We appreciate your insightful comments, and we hope this clarification could address your concerns.

[1] Huang H Y, Broughton M, Cotler J, et al. Quantum advantage in learning from experiments [J]. Science, 2022, 376(6598): 1182-1186.

[2] Huang H Y, Kueng R, Torlai G, et al. Provably efficient machine learning for quantum many-body problems [J]. Science, 2022, 377(6613): eabk3333.

[3] Lewis L, Huang H Y, Tran V T, et al. Improved machine learning algorithm for predicting ground state properties [J]. arXiv preprint arXiv:2301.13169, 2023.

Thanks for your constructive suggestions. Your endorsement of our method and experiments gives us significant encouragement. Here are our clarifications.

Q1: Firstly, it is essential to empirically investigate the scaling behavior of the required number of measurements for each training example concerning the qubit count. A polynomial scaling that ensures satisfactory performance is desirable, as an exponentially scaling behavior may impede the practical utility of Q-TAPE for larger quantum systems.

A1: Thank you for your valuable feedback. We acknowledge the significance of investigating the scaling issues related to the Q-TAPE. While we did mention some aspects of the model's scaling in the main text, we recognize that it may not have been explicitly emphasized. In this response, we aim to provide a detailed explanation below and we have added them in our new revised version.

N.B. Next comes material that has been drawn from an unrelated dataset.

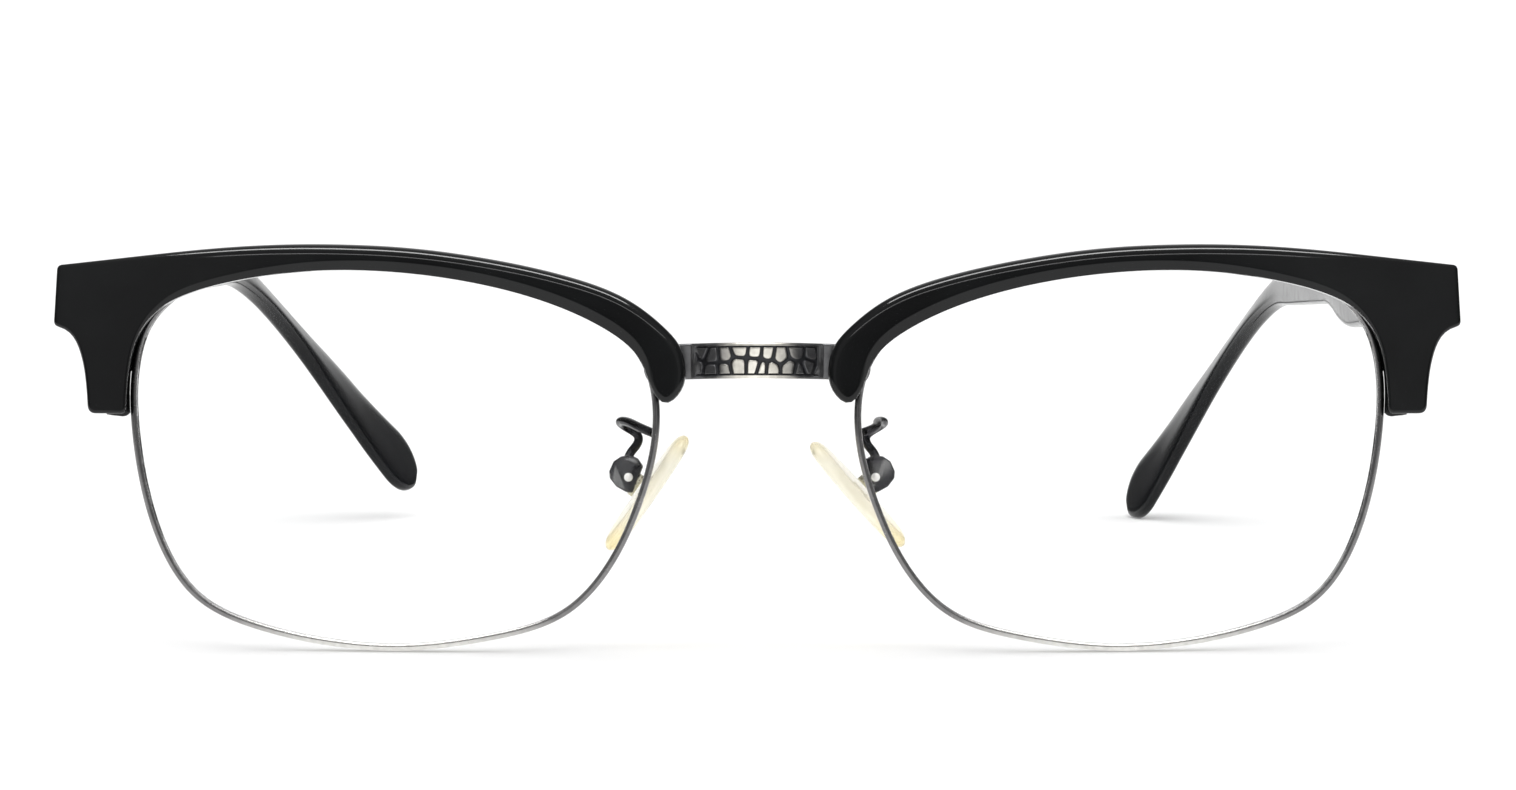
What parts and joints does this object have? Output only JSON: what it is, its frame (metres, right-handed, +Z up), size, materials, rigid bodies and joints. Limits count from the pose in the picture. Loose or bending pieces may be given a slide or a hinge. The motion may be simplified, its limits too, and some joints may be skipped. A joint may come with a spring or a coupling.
{
  "type": "half rim eyeglasses",
  "caption": "Browline eyeglasses: black acetate brows and curved-end temples on thin dark metal rims, with a textured metal bridge and clear nose pads on wire arms.",
  "frame": {"origin": "centre of the bounding box's bottom face, on the table the glasses stand on", "axes": "+X to the wearer's left, +Y from the front towards the temple tips, +Z up"},
  "size_m": [0.1416, 0.1456, 0.0407],
  "materials": {
    "brow_acetate": "polished black acetate",
    "temple_acetate": "polished black acetate",
    "lens": "clear, untinted, polished",
    "rim_metal": "dark gunmetal plating, satin",
    "bridge_metal": "gunmetal with raised polished cells",
    "pad_arm_metal": "near-black gunmetal plating",
    "hinge_metal": "gunmetal",
    "bright_steel": "polished steel",
    "core_wire": "plain steel wire",
    "nose_pad": "translucent pale yellow silicone",
    "pad_insert": "small metal insert"
  },
  "bodies": {
    "front": {"bridge": "bridge_metal", "brow_left": "brow_acetate", "brow_right": "brow_acetate", "rim_left": "rim_metal", "rim_right": "rim_metal", "lens_left": "lens", "lens_right": "lens", "rim_block_upper_left": "rim_metal", "rim_block_upper_right": "rim_metal", "rim_block_lower_left": "rim_metal", "rim_block_lower_right": "rim_metal", "rim_screw_left": "bright_steel", "rim_screw_right": "bright_steel", "bridge_screw_left": "bright_steel", "bridge_screw_right": "bright_steel", "rim_lug_left": "rim_metal", "rim_lug_right": "rim_metal", "lug_screw_left": "bright_steel", "lug_screw_right": "bright_steel", "hinge_front_leaf_left": "hinge_metal", "hinge_front_leaf_right": "hinge_metal", "hinge_front_rivet_1_left": "bright_steel", "hinge_front_rivet_1_right": "bright_steel", "hinge_front_rivet_2_left": "bright_steel", "hinge_front_rivet_2_right": "bright_steel", "hinge_screw_left": "bright_steel", "hinge_screw_right": "bright_steel", "pad_arm_left": "pad_arm_metal", "pad_arm_right": "pad_arm_metal", "pad_box_left": "pad_arm_metal", "pad_box_right": "pad_arm_metal", "pad_screw_left": "bright_steel", "pad_screw_right": "bright_steel"},
    "temple_body_left": {"temple_left": "temple_acetate", "temple_core_left": "core_wire", "hinge_temple_leaf_left": "hinge_metal", "hinge_temple_rivet_1_left": "bright_steel", "hinge_temple_rivet_2_left": "bright_steel"},
    "temple_body_right": {"temple_right": "temple_acetate", "temple_core_right": "core_wire", "hinge_temple_leaf_right": "hinge_metal", "hinge_temple_rivet_1_right": "bright_steel", "hinge_temple_rivet_2_right": "bright_steel"},
    "pad_body_left": {"nose_pad_left": "nose_pad", "pad_stem_left": "pad_insert"},
    "pad_body_right": {"nose_pad_right": "nose_pad", "pad_stem_right": "pad_insert"}
  },
  "joints": [
    {"name": "temple_fold_left", "type": "hinge", "parent": "front", "child": "temple_body_left", "pos_m": [0.0623, -0.0603, 0.03454], "axis": [0, 0.0715, 0.9974], "range_deg": [0, 86.2]},
    {"name": "temple_fold_right", "type": "hinge", "parent": "front", "child": "temple_body_right", "pos_m": [-0.0623, -0.0603, 0.03454], "axis": [0, -0.0715, -0.9974], "range_deg": [0, 68]},
    {"name": "pad_swivel_left", "type": "hinge", "parent": "front", "child": "pad_body_left", "pos_m": [0.01195, -0.06367, 0.01684], "axis": [0, 0.9974, -0.0715], "range_deg": [-8, 8]},
    {"name": "pad_swivel_right", "type": "hinge", "parent": "front", "child": "pad_body_right", "pos_m": [-0.01305, -0.06367, 0.01684], "axis": [0, 0.9974, -0.0715], "range_deg": [-8, 8]}
  ]
}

It is crucial to emphasize that the exponential demand for measurements constitutes a distinctive gap between quantum and classical methods for completing quantum tasks, such as classifying phases and estimating non-linear properties [1].

Even though, Q-TAPE focuses more on practical applicability in quantum properties estimation tasks, assuming a sufficient number of measurement outcomes are given. Correspondingly, it is empirically evident in Fig. 3 that achieving linear growth in classification accuracy requires an exponential increase in the number of measurements per training example.

Notably, the advantage lies in the potential value of the pre-training of Q-TAPE, particular in scenarios where only a limited number of measurements are available.

I appreciate the authors' detailed response. They have adequately addressed most of my concerns. Consequently, I have decided to raise my score to 8.